KAMPALA, April 18 — THE Catholic Church under its Caritas Justice and Peace Commission has partnered with Uganda’s Electoral Commission (EC) to promote peaceful, free and fair electoral process ahead of the 2016 general elections.
The Church is to use its outreach platforms to engage its followers on the importance of voting and what they are required to do to exercise their right. They intend to hold political dialogues to build bridges among various individuals and political groups at various levels.
Speaking at consultation meeting on the role of the church in the 2015/2016 electoral process at Pope Paul Memorial Hotel Rubaga, the Secretary General of Uganda Episcopal Conference, Msgr John Baptist Kauta said a peaceful process can only be achieved if government responds to challenges cited in the previous elections, to build voters’ confidence.

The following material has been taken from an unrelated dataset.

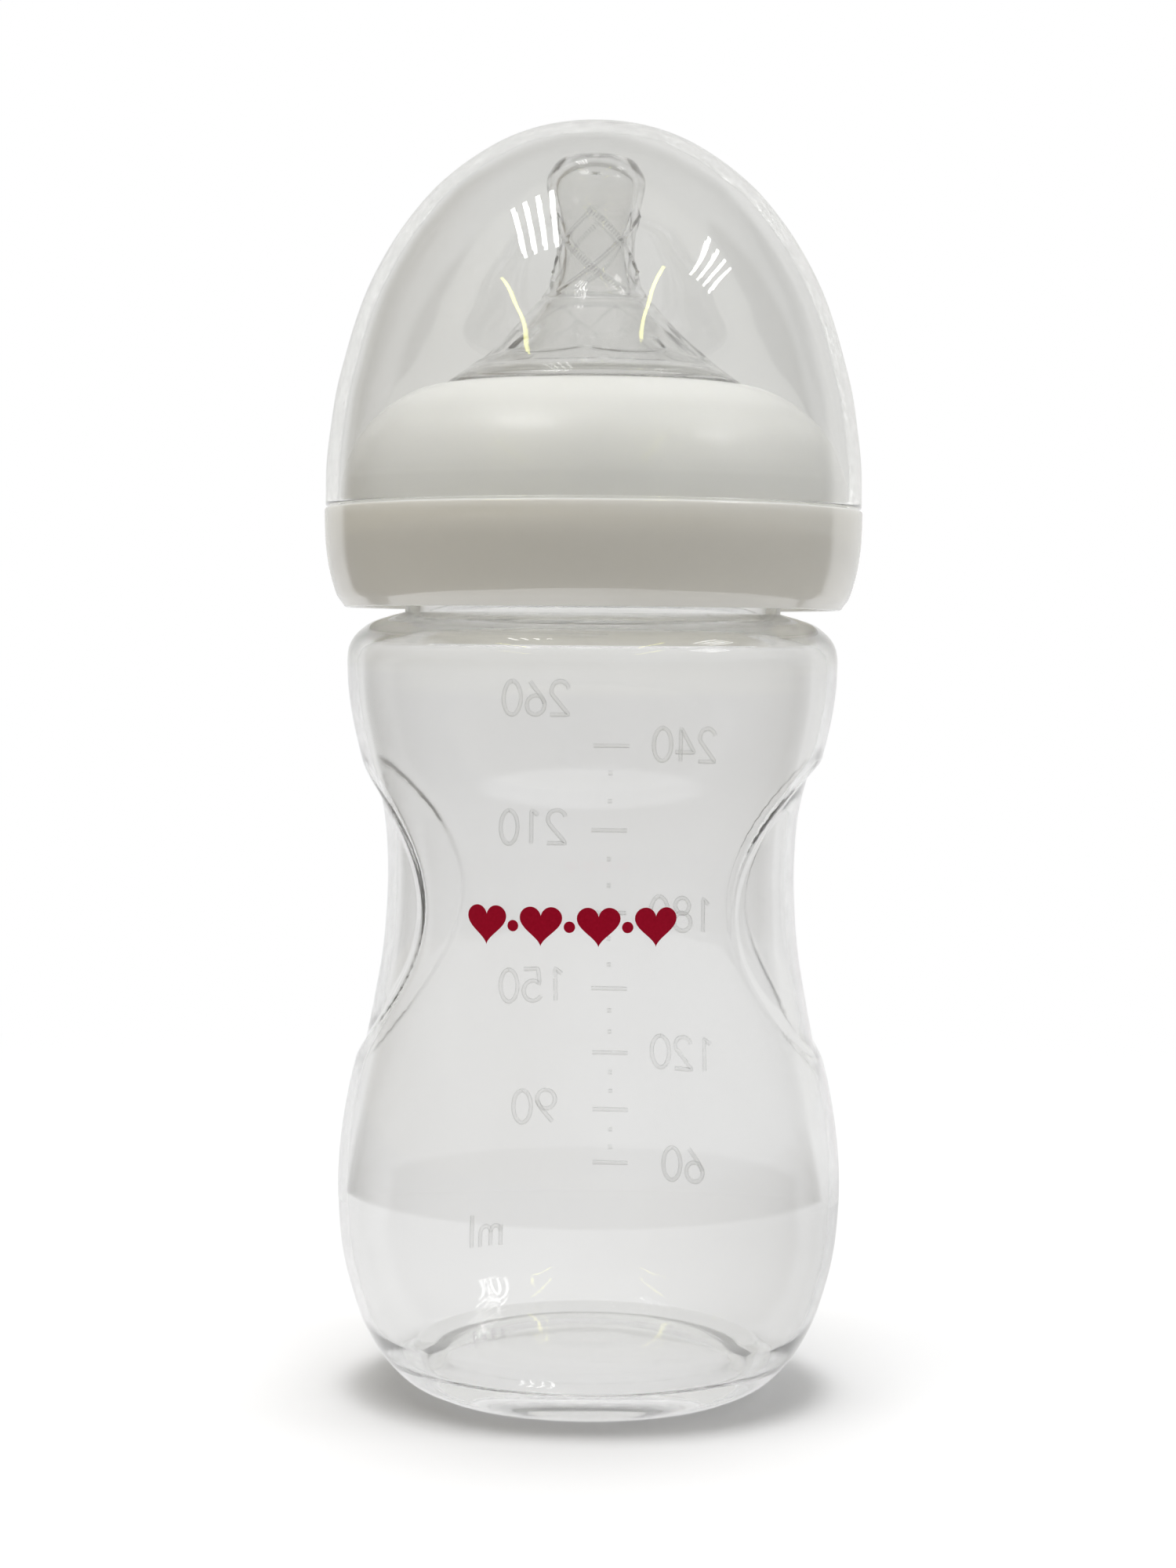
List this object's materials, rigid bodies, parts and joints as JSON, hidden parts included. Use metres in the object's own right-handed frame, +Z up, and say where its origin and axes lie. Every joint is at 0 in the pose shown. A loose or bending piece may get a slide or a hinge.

“EC needs to address certain issues to build confidence among the public to attract more people to vote. If not, more people are likely to reject elections,” he said.
Kauta said the church is committed to work with Caritas and EC to sensitize the public. He said shunning elections will not address people’s issues urging people to take part in the coming elections.
The opposition threatened to boycott elections if the proposed electoral reforms are implemented.
The EC commissioner in charge of Northern Uganda, Steven Ongaria, said EC will not entertain activities that would compromise free and fair elections. “That’s why we have a roadmap. Many activities like updating the voters register are ongoing to make sure that every Ugandan eligible to vote exercises their right,” he said.
He said public sensitization and awareness is still ongoing through various platforms countrywide to update them on the unfolding events.
Ongaria who was representing EC boss, Badru Kiggundu, said the Catholic Church and other religious sects have the capacity to mobilize people at their worship centers and educate them.
“The church has a wide access to the general public through outreaches. Preach reconciliation, peace, non-violence and condemn illegal practices to promote a peaceful process,” he said.
He said citizen IDs will be used in voting. “I encourage people to pick them. But even those whose particulars are in the register will be allowed to vote,” he said.
The director Caritas Justice and Peace Commission Archdiocese of Kampala, Fr. Vincent Byansi said the church has the capacity to change people’s attitude about elections. “We also intend to come up with post-election reconciliation process after elections to promote peace and co-existence,” he said.
Executive Director, Foundation for Human Rights Initiative, Livingstone Sewanyana cited lack of confidence in the electoral process among the public, saying a lot needs to be done.
“Government needs to pass the electoral amendments to deal with challenges like bribery and corruption,” he said. Sewanyana also noted that boycott is not a solution to change as some people are proposing.
“People should not be diverted despite loopholes in the system. They should exercise their right and continue in the system until they get what they want,” he added. He also attributed problems in the electoral process to the church, saying it had for long not played their role to sensitize people.